Exercise objective » Set down only the lines running from the one with "const board = new THREE.Group();" to the one with "zip(*points))), Vector(map(max, zip(*points)))", both lines included, exactly as they stand, please.

- - - - -

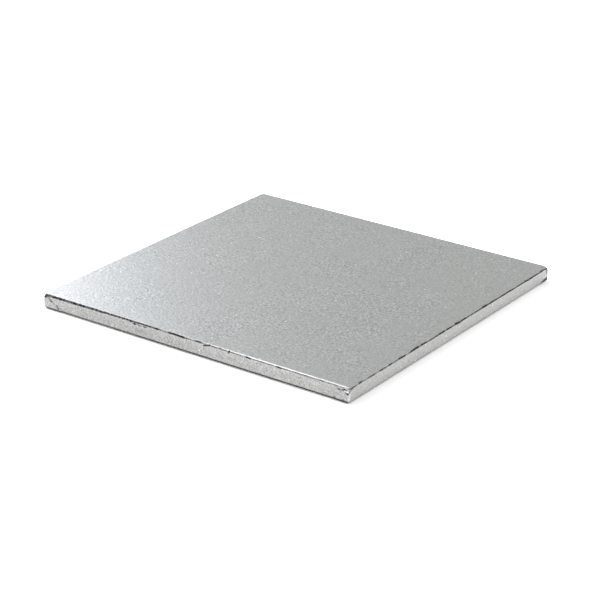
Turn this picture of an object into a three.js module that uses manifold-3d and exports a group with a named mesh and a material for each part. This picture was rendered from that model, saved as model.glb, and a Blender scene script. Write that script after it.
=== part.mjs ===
// A square cake board: a stiff board wrapped in one sheet of embossed silver foil paper, with folded
// corners, turned-in edges and a plain backing sheet underneath. Millimetres, +Z up.
// X runs along the two sides that carry the folded ears, and the underside lies at z = 0.
import * as THREE from "three";
import { mergeVertices } from "three/addons/utils/BufferGeometryUtils.js";
import Module from "manifold-3d";

const wasm = await Module();
wasm.setup();

// Driving dimensions
const boardLength = 300; // along X, over the foil
const boardWidth = 300; // along Y, over the folded ears
const boardThickness = 13; // from the backing sheet to the top of the foil
const foilThickness = 0.15; // foil on its paper, one layer
const glueLine = 0.1; // film of paste between two layers
const cornerRadius = 1.6; // vertical corners, over the foil
const edgeRadius = 1.2; // where the foil folds over the top and under the bottom edges
const turnInWidth = 20; // foil turned in under the board
const earTopWidth = 3.5; // width of a folded ear where it starts, below the top edge
const earBottomWidth = 17; // width of a folded ear where it goes under the bottom edge
const backingThickness = 0.2; // paper under the board
const backingMargin = 7; // from the side of the board to the edge of the backing sheet
const backingCornerRadius = 2; // corners of the backing sheet

// Fineness of the curves
const cornerSteps = 4; // curve segments of a vertical corner
const edgeSteps = 4; // curve segments of a rounded edge

// An ear is the foil folded back on itself, so it is two layers thick and stands proud by as much.
const earThickness = 2 * foilThickness;

// Levels, from the underside up
const earUnderside = backingThickness + glueLine;
const turnInUnderside = earUnderside + earThickness;
const coreUnderside = turnInUnderside + foilThickness + glueLine;
const coreTop = boardThickness - foilThickness - glueLine;

// Width between the two long sides where no ear stands proud
const plainWidth = boardWidth - 2 * earThickness;

// How far the shapes that only cut reach past what they cut
const cutMargin = 5;

// A closed geometry as a solid that can be joined and cut.
function toSolid(geometry) {
  const bare = geometry.clone();
  bare.deleteAttribute("normal");
  bare.deleteAttribute("uv");
  const merged = mergeVertices(bare, 1e-4);
  return new wasm.Manifold(
    new wasm.Mesh({
      numProp: 3,
      vertProperties: new Float32Array(merged.attributes.position.array),
      triVerts: new Uint32Array(merged.index.array),
    }),
  );
}

// A solid as a geometry with flat faces.
function toGeometry(solid) {
  const mesh = solid.getMesh();
  const geometry = new THREE.BufferGeometry();
  geometry.setAttribute("position", new THREE.BufferAttribute(mesh.vertProperties, 3));
  geometry.setIndex(new THREE.BufferAttribute(mesh.triVerts, 1));
  const faceted = geometry.toNonIndexed();
  faceted.computeVertexNormals();
  return faceted;
}

// The outline of a rectangle with round corners, centred on the origin.
function roundedRectangle(length, width, radius) {
  const x = length / 2 - radius;
  const y = width / 2 - radius;
  const shape = new THREE.Shape();
  shape.absarc(x, y, radius, 0, Math.PI / 2);
  shape.absarc(-x, y, radius, Math.PI / 2, Math.PI);
  shape.absarc(-x, -y, radius, Math.PI, 1.5 * Math.PI);
  shape.absarc(x, -y, radius, 1.5 * Math.PI, 2 * Math.PI);
  shape.closePath();
  return shape;
}

// A slab between two levels, with round corners and with round edges above and below.
function roundedSlab(length, width, corner, edge, low, high) {
  const outline = roundedRectangle(length - 2 * edge, width - 2 * edge, corner - edge);
  const slab = new THREE.ExtrudeGeometry(outline, {
    depth: high - low - 2 * edge,
    curveSegments: cornerSteps,
    bevelThickness: edge,
    bevelSize: edge,
    bevelSegments: edgeSteps,
  });
  return slab.translate(0, 0, low + edge);
}

// A flat sheet between two levels, with round corners and square edges.
function flatSheet(length, width, corner, low, high) {
  const outline = roundedRectangle(length, width, corner);
  const sheet = new THREE.ExtrudeGeometry(outline, {
    depth: high - low,
    curveSegments: cornerSteps,
    bevelEnabled: false,
  });
  return sheet.translate(0, 0, low);
}

// A prism of the given outline whose far end has an edge as round as a folded ear.
function earPrism(points, depth) {
  const outline = new THREE.Shape(points.map(([x, y]) => new THREE.Vector2(x, y)));
  return new THREE.ExtrudeGeometry(outline, {
    depth: depth - 2 * earThickness,
    bevelThickness: earThickness,
    bevelSize: earThickness,
    bevelOffset: -earThickness,
    bevelSegments: edgeSteps,
  }).translate(0, 0, earThickness - depth);
}

// The space that the ear takes on the side of the board, at the corner with the lowest x and y.
// Its outline is drawn in x and z: a slanting fold that runs from the top edge to the bottom one.
function earOnSide() {
  const top = boardThickness - edgeRadius;
  const bottom = earUnderside;
  const corner = -boardLength / 2;
  const prism = earPrism(
    [
      [corner - cutMargin, bottom - cutMargin],
      [corner + earBottomWidth, bottom - cutMargin],
      [corner + earBottomWidth, bottom],
      [corner + earTopWidth, top],
      [corner - cutMargin, top],
    ],
    edgeRadius + earThickness,
  );
  // The drawing's x, y and depth become x, z and -y, with the round end at the face of the board.
  return prism.rotateX(Math.PI / 2).translate(0, -boardWidth / 2, 0);
}

// The space that the same ear takes under the board. Its two edges run inwards at 45 degrees, one
// from the corner and one from the foot of the slanting fold, as far as the turn-in goes.
function earUnderneath() {
  const cornerX = -boardLength / 2;
  const cornerY = -boardWidth / 2;
  const prism = earPrism(
    [
      [cornerX, -cornerY],
      [cornerX + turnInWidth, -cornerY - turnInWidth],
      [cornerX + turnInWidth + earBottomWidth, -cornerY - turnInWidth],
      [cornerX + earBottomWidth, -cornerY],
    ],
    edgeRadius + earThickness,
  );
  // Turned over about X, so that the round end faces down.
  return prism.rotateX(Math.PI).translate(0, 0, earUnderside);
}

// The ear at one corner: what the two spaces share with the outer form of the board.
function foldedEar(outerForm, mirrorX, mirrorY) {
  const space = toSolid(earOnSide()).add(toSolid(earUnderneath()));
  return space.scale([mirrorX, mirrorY, 1]).intersect(outerForm);
}

// The whole sheet: a shell round the board, its four ears, and the turn-ins that leave the middle
// of the underside open.
function foilWrap() {
  const outerForm = toSolid(
    roundedSlab(boardLength, boardWidth, cornerRadius, edgeRadius, earUnderside, boardThickness),
  );
  let sheet = toSolid(
    roundedSlab(boardLength, plainWidth, cornerRadius, edgeRadius, turnInUnderside, boardThickness),
  );
  for (const mirrorX of [1, -1]) {
    for (const mirrorY of [1, -1]) {
      sheet = sheet.add(foldedEar(outerForm, mirrorX, mirrorY));
    }
  }
  const inside = roundedSlab(
    boardLength - 2 * foilThickness,
    plainWidth - 2 * foilThickness,
    cornerRadius - foilThickness,
    edgeRadius - foilThickness,
    turnInUnderside + foilThickness,
    boardThickness - foilThickness,
  );
  const opening = flatSheet(
    boardLength - 2 * turnInWidth,
    boardWidth - 2 * turnInWidth,
    foilThickness,
    earUnderside - cutMargin,
    coreUnderside,
  );
  return toGeometry(sheet.subtract(toSolid(inside)).subtract(toSolid(opening)));
}

// The stiff board inside, a glue line smaller than the foil all round.
function coreBoard() {
  const skin = foilThickness + glueLine;
  return roundedSlab(
    boardLength - 2 * skin,
    plainWidth - 2 * skin,
    cornerRadius - skin,
    edgeRadius - skin,
    coreUnderside,
    coreTop,
  );
}

// The paper that covers the raw edges of the turn-ins.
function backingSheet() {
  return flatSheet(
    boardLength - 2 * backingMargin,
    boardWidth - 2 * backingMargin,
    backingCornerRadius,
    0,
    backingThickness,
  );
}

const foil = new THREE.MeshStandardMaterial({ color: "#bcbfbf", roughness: 0.35, metalness: 1 });
const greyboard = new THREE.MeshStandardMaterial({ color: "#9b9286", roughness: 0.9, metalness: 0 });
const paper = new THREE.MeshStandardMaterial({ color: "#eeece6", roughness: 0.8, metalness: 0 });

const board = new THREE.Group();

function addPiece(name, geometry, material) {
  const mesh = new THREE.Mesh(geometry, material);
  mesh.name = name;
  board.add(mesh);
}

addPiece("core_board", coreBoard(), greyboard);
addPiece("foil_wrap", foilWrap(), foil);
addPiece("backing_sheet", backingSheet(), paper);

export default board;
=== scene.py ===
# A square cake board covered in embossed silver foil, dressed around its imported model.
import math

import bpy
from mathutils import Matrix, Vector, noise


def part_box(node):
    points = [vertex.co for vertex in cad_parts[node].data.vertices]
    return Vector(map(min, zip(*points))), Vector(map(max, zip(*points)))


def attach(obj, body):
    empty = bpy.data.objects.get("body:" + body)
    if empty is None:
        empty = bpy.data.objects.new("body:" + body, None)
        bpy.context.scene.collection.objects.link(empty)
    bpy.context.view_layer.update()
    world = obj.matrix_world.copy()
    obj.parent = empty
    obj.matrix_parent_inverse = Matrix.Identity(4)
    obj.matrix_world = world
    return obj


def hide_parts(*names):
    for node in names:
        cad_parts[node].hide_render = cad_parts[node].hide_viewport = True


bl_info = {
    "name": "Foil Cake Board",
    "version": (1, 0, 0),
    "blender": (4, 5, 0),
    "location": "3D View > Sidebar > Cake Board",
    "description": "Foil sheet, stiff core, backing paper and studio for a square cake board",
    "category": "Object",
}

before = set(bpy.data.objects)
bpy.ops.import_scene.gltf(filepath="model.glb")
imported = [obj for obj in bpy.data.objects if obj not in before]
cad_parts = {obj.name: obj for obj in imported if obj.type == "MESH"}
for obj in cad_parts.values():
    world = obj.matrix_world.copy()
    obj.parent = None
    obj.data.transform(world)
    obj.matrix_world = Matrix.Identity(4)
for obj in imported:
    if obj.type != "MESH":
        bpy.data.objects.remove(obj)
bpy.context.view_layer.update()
MM = 0.001
BODY = "root"


def in_mm(corner):
    """A corner of the frame, in millimetres."""
    return Vector(corner) / MM


FOIL_LOW, FOIL_HIGH = (in_mm(c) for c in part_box("foil_wrap"))
CORE_LOW, CORE_HIGH = (in_mm(c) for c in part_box("core_board"))
PAPER_LOW, PAPER_HIGH = (in_mm(c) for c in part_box("backing_sheet"))
HALF_X = FOIL_HIGH.x
HALF_Y = FOIL_HIGH.y
TOP = FOIL_HIGH.z


# Settings that a user would change

class BoardSettings(bpy.types.PropertyGroup):
    sheet_mm: bpy.props.FloatProperty(
        name="Foil thickness", description="One layer of foil on its paper, in millimetres",
        default=0.15, min=0.05, max=0.5)
    corner_mm: bpy.props.FloatProperty(
        name="Corner radius", description="Vertical corners over the foil, in millimetres",
        default=1.6, min=1.3, max=10.0)
    edge_mm: bpy.props.FloatProperty(
        name="Edge radius", description="Fold of the foil over the top and bottom edges, in millimetres",
        default=1.2, min=0.5, max=1.25)
    turn_in_mm: bpy.props.FloatProperty(
        name="Turn-in", description="Foil turned in under the board, in millimetres",
        default=20.0, min=8.0, max=60.0)
    ear_top_mm: bpy.props.FloatProperty(
        name="Ear at the top", description="Width of a folded ear below the top edge, in millimetres",
        default=3.5, min=0.5, max=20.0)
    ear_bottom_mm: bpy.props.FloatProperty(
        name="Ear at the bottom", description="Width of a folded ear at the bottom edge, in millimetres",
        default=17.0, min=1.0, max=60.0)
    crumple_mm: bpy.props.FloatProperty(
        name="Crumple", description="Depth of the creases near the folded corners, in millimetres",
        default=0.2, min=0.0, max=1.0)


class FinishSettings(bpy.types.PropertyGroup):
    foil_colour: bpy.props.StringProperty(
        name="Foil", description="Colour of the silver foil, sRGB hex", default="C3C5C3")
    # Painted shade: the dark colour given to creased foil, the top edges, the ear folds and the foot of
    # the board
    crease_shade_colour: bpy.props.StringProperty(
        name="Crease", description="Colour of the foil in a sharp crease, sRGB hex", default="1E2022")
    core_colour: bpy.props.StringProperty(
        name="Greyboard", description="Colour of the stiff core, sRGB hex", default="9B9286")
    paper_colour: bpy.props.StringProperty(
        name="Backing paper", description="Colour of the paper underneath, sRGB hex", default="EEECE6")
    grain_mm: bpy.props.FloatProperty(
        name="Grain", description="Spacing of the embossed grain, in millimetres",
        default=1.7, min=0.3, max=10.0)


class StudioSettings(bpy.types.PropertyGroup):
    azimuth: bpy.props.FloatProperty(
        name="Azimuth", description="Camera bearing round the board, 0 looks along +Y",
        default=math.radians(35.149), subtype="ANGLE", unit="ROTATION")
    elevation: bpy.props.FloatProperty(
        name="Elevation", description="Camera height angle above the table",
        default=math.radians(22.955), subtype="ANGLE", unit="ROTATION")
    roll: bpy.props.FloatProperty(
        name="Roll", description="Turn of the camera about its own line of sight",
        default=math.radians(0.758), subtype="ANGLE", unit="ROTATION")
    distance: bpy.props.FloatProperty(
        name="Distance", description="From the camera to the point it looks at",
        default=1.6392, unit="LENGTH", subtype="DISTANCE")
    target: bpy.props.FloatVectorProperty(
        name="Target", description="The point that the camera looks at",
        default=(0.0152, -0.02259, 0.006), size=3, subtype="TRANSLATION", unit="LENGTH")
    lens: bpy.props.FloatProperty(
        name="Lens", description="Focal length on a 36 mm wide sensor, in millimetres",
        default=120.52, min=10.0, max=500.0)
    key_watts: bpy.props.FloatProperty(
        name="Overhead light", description="Power of the softbox above the board, in watts",
        default=9.5, min=0.0)
    side_watts: bpy.props.FloatProperty(
        name="Side light", description="Power of the softbox that shines on the left corner, in watts",
        default=13.6, min=0.0)
    fill_watts: bpy.props.FloatProperty(
        name="Fill light",
        description="Power of the softbox that softens the shadow on the right, in watts",
        default=9.5, min=0.0)
    sky_level: bpy.props.FloatProperty(
        name="Room light", description="Strength of the room's light on the object",
        default=0.95, min=0.0)


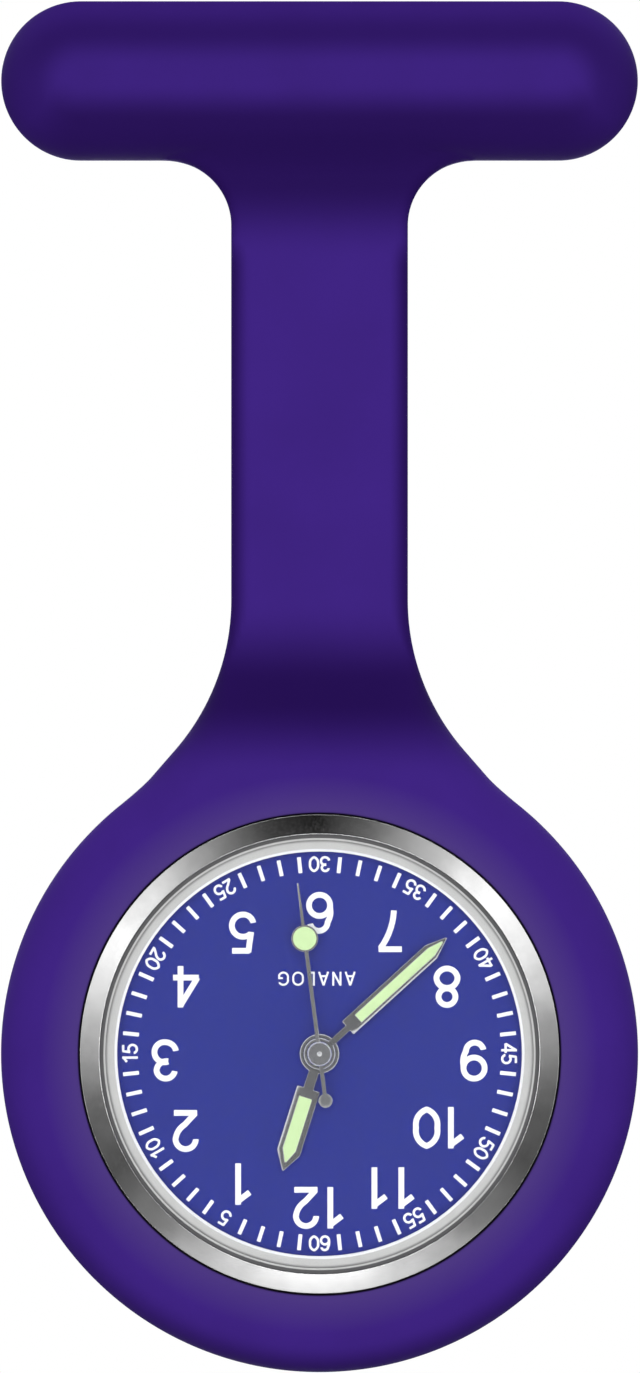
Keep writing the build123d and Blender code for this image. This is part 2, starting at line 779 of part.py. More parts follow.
third_spot = meshing_spot(centre, second_leaves, third_teeth, third_module, 250)
fifth_spot = meshing_spot(centre, second_teeth, fifth_leaves, second_module, 320)
rotor_spot = meshing_spot(fifth_spot, fifth_teeth, rotor_teeth, rotor_module, 330)
minute_spot = meshing_spot(centre, cannon_leaves, minute_teeth, motion_module, 180)
setting_spot = meshing_spot(minute_spot, minute_teeth, setting_teeth, motion_module, 153)
battery_spot = (4.4, 6.3)
battery_radius = 3.4
pillar_spots = [(-7.4, -4.6), (8.6, -3.2), (0.2, 4.6)]
clamp_spots = [(0.4, 9.0), (8.7, 2.2)]
board_spots = [(-9.4, 4.4), (-2.6, 9.2)]
coil_v = -8.3
coil_spots = [(-4.4, coil_v), (4.4, coil_v)]
lever_spot = (-9.0, 2.4)
pivot_radius = 0.1
pillar_radius = 0.7
screw_shank = 0.35
screw_hole = 0.38
screw_depth = 0.9
pivot_hole = pivot_radius + 0.03
stud_radius = 0.2                # the fixed studs that the motion works turn on
lever_stud = 0.3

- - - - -

Written reply »
const board = new THREE.Group();

function addPiece(name, geometry, material) {
  const mesh = new THREE.Mesh(geometry, material);
  mesh.name = name;
  board.add(mesh);
}

addPiece("core_board", coreBoard(), greyboard);
addPiece("foil_wrap", foilWrap(), foil);
addPiece("backing_sheet", backingSheet(), paper);

export default board;
=== scene.py ===
# A square cake board covered in embossed silver foil, dressed around its imported model.
import math

import bpy
from mathutils import Matrix, Vector, noise


def part_box(node):
    points = [vertex.co for vertex in cad_parts[node].data.vertices]
    return Vector(map(min, zip(*points))), Vector(map(max, zip(*points)))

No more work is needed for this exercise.